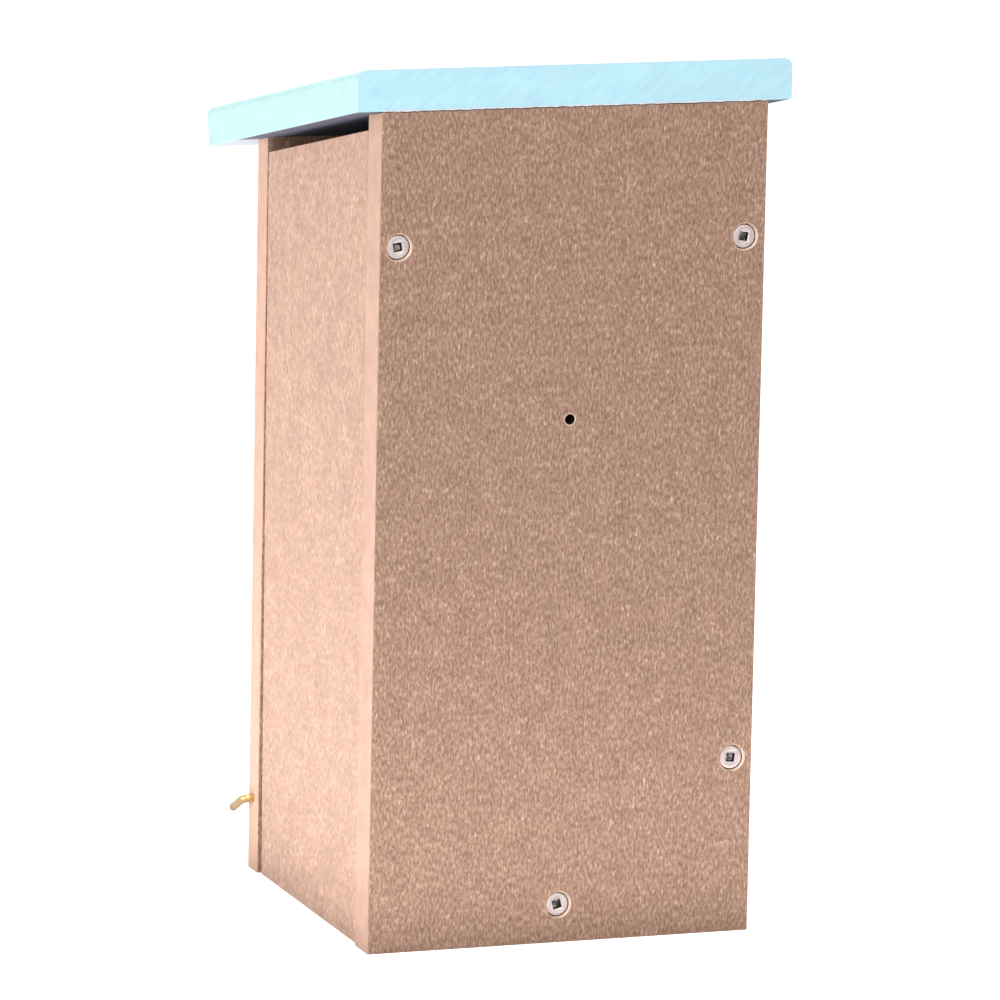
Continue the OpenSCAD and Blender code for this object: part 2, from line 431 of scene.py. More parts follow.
def extrude(step):
    """Draws the selected end out by a step."""
    bpy.ops.mesh.extrude_region_move(TRANSFORM_OT_translate={"value": step})


def draw_profile(profile):
    """Draws the selected face on through (height, radius) points, from the first to the last."""
    for (height, radius), (next_height, next_radius) in zip(profile, profile[1:]):
        extrude((0.0, 0.0, next_height - height))
        ratio = next_radius / radius
        bpy.ops.transform.resize(
            value=(ratio, ratio, 1.0), center_override=(0.0, 0.0, next_height)
        )


def close_solid(crease):
    """Merges doubles, turns the faces outwards, leaves edit mode and smooths up to a crease."""
    bpy.ops.mesh.select_all(action="SELECT")
    bpy.ops.mesh.remove_doubles(threshold=MERGE_DISTANCE)
    bpy.ops.mesh.normals_make_consistent(inside=False)
    bpy.ops.object.mode_set(mode="OBJECT")
    bpy.ops.object.shade_smooth_by_angle(angle=crease)


def join(*pieces):
    """Makes the pieces one, with the first one's name."""
    only(*pieces)
    bpy.ops.object.join()


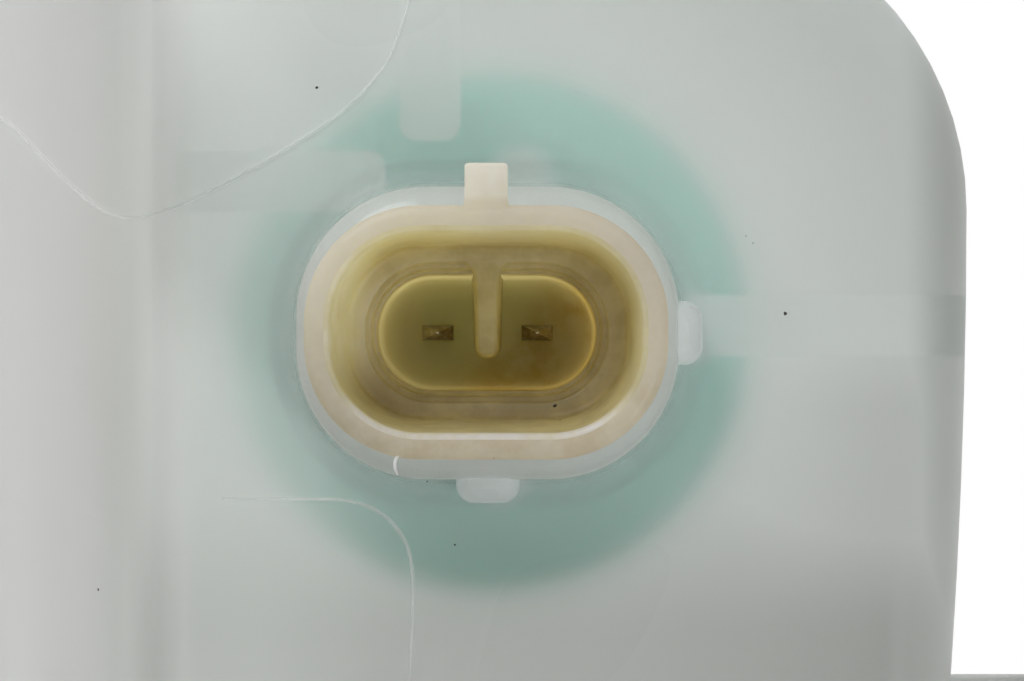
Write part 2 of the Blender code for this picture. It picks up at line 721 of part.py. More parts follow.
def add_peg(lower):
    """The locating peg on the back wall, with its collar."""
    radius = PEG_DIAMETER / 2
    profile = [
        (radius + PEG_COLLAR, -WALL / 2),
        (radius + PEG_COLLAR, PEG_COLLAR),
        (radius, PEG_COLLAR),
        (radius, PEG_LENGTH - PEG_COLLAR),
        (radius - PEG_COLLAR / 2, PEG_LENGTH),
    ]
    place = (PEG_X, BACK - draft_inset(PEG_Z), PEG_Z)
    join(lower, turned("peg", profile, SMALL_ROUND_STEPS), place, (-math.pi / 2, 0, 0))


def add_level_marks(lower, upper):
    for shell, height in ((lower, LOW_MARK_Z), (upper, HIGH_MARK_Z)):
        wall = FRONT + draft_inset(height)
        low = (MARK_X - MARK_WIDTH / 2, wall - MARK_PROUD, height - MARK_HEIGHT / 2)
        high = (MARK_X + MARK_WIDTH / 2, wall + WALL / 2, height + MARK_HEIGHT / 2)
        join(shell, box("level_mark", low, high))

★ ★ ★

Work to be completed ::
Make an exact copy of the records.

Task output ::
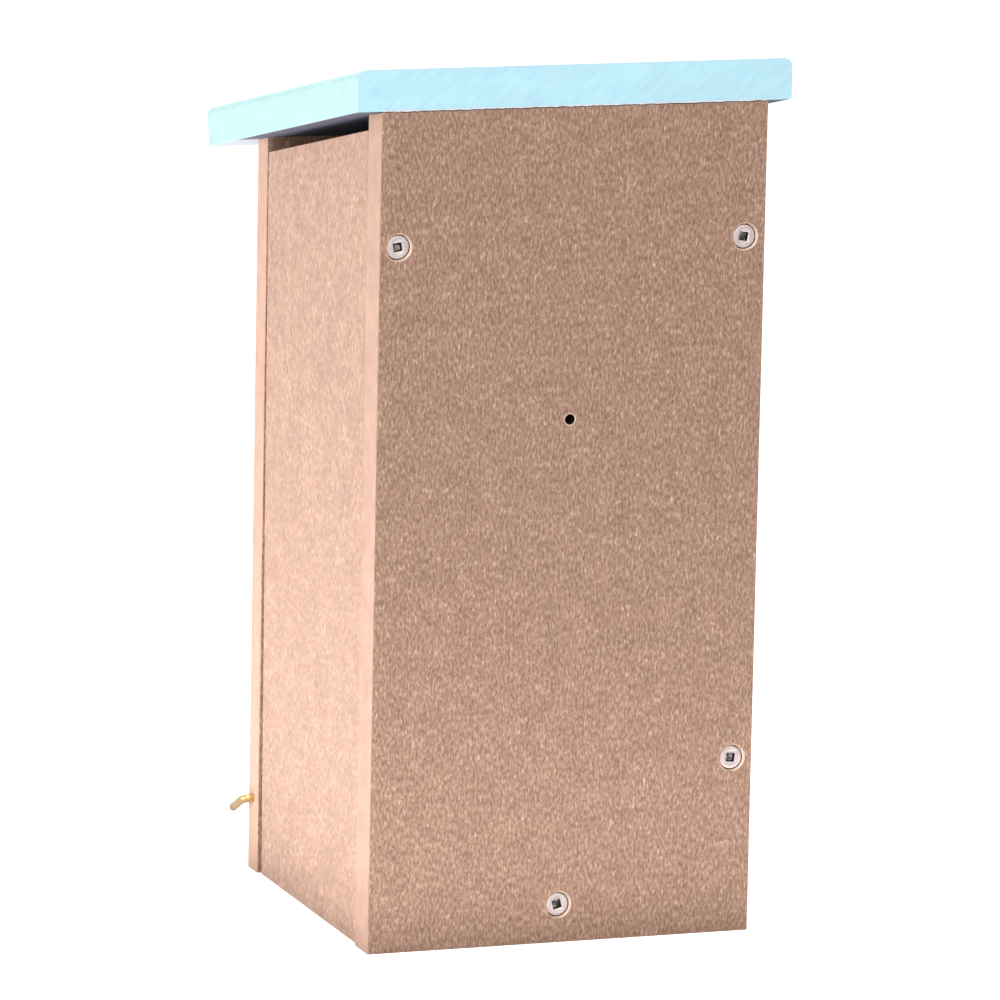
Continue the OpenSCAD and Blender code for this object: part 2, from line 431 of scene.py. More parts follow.
def extrude(step):
    """Draws the selected end out by a step."""
    bpy.ops.mesh.extrude_region_move(TRANSFORM_OT_translate={"value": step})


def draw_profile(profile):
    """Draws the selected face on through (height, radius) points, from the first to the last."""
    for (height, radius), (next_height, next_radius) in zip(profile, profile[1:]):
        extrude((0.0, 0.0, next_height - height))
        ratio = next_radius / radius
        bpy.ops.transform.resize(
            value=(ratio, ratio, 1.0), center_override=(0.0, 0.0, next_height)
        )


def close_solid(crease):
    """Merges doubles, turns the faces outwards, leaves edit mode and smooths up to a crease."""
    bpy.ops.mesh.select_all(action="SELECT")
    bpy.ops.mesh.remove_doubles(threshold=MERGE_DISTANCE)
    bpy.ops.mesh.normals_make_consistent(inside=False)
    bpy.ops.object.mode_set(mode="OBJECT")
    bpy.ops.object.shade_smooth_by_angle(angle=crease)


def join(*pieces):
    """Makes the pieces one, with the first one's name."""
    only(*pieces)
    bpy.ops.object.join()


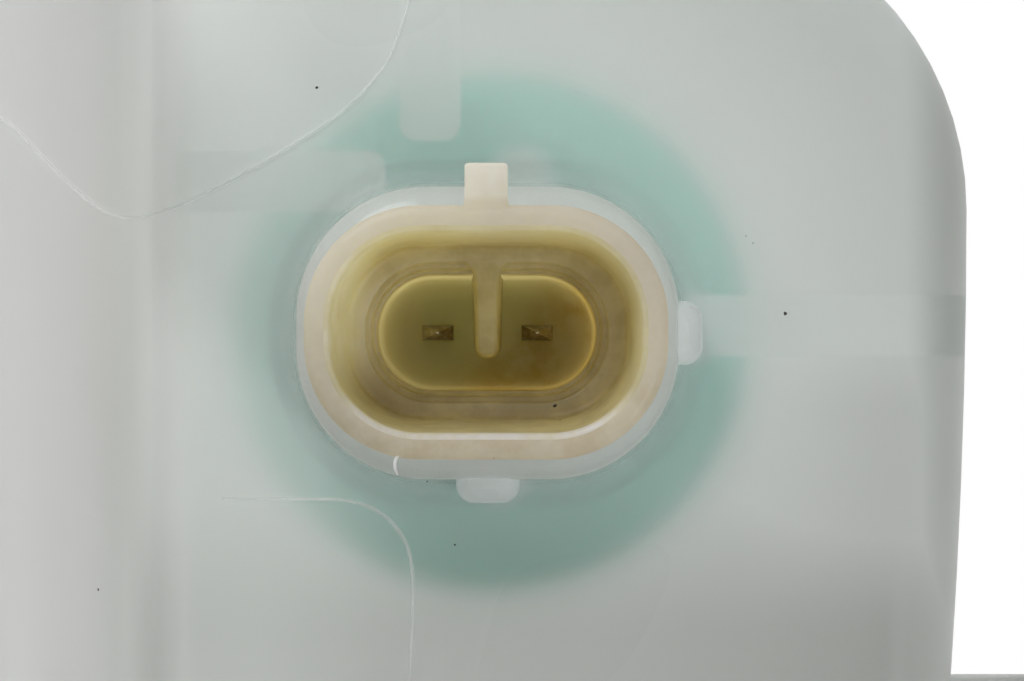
Write part 2 of the Blender code for this picture. It picks up at line 721 of part.py. More parts follow.
def add_peg(lower):
    """The locating peg on the back wall, with its collar."""
    radius = PEG_DIAMETER / 2
    profile = [
        (radius + PEG_COLLAR, -WALL / 2),
        (radius + PEG_COLLAR, PEG_COLLAR),
        (radius, PEG_COLLAR),
        (radius, PEG_LENGTH - PEG_COLLAR),
        (radius - PEG_COLLAR / 2, PEG_LENGTH),
    ]
    place = (PEG_X, BACK - draft_inset(PEG_Z), PEG_Z)
    join(lower, turned("peg", profile, SMALL_ROUND_STEPS), place, (-math.pi / 2, 0, 0))


def add_level_marks(lower, upper):
    for shell, height in ((lower, LOW_MARK_Z), (upper, HIGH_MARK_Z)):
        wall = FRONT + draft_inset(height)
        low = (MARK_X - MARK_WIDTH / 2, wall - MARK_PROUD, height - MARK_HEIGHT / 2)
        high = (MARK_X + MARK_WIDTH / 2, wall + WALL / 2, height + MARK_HEIGHT / 2)
        join(shell, box("level_mark", low, high))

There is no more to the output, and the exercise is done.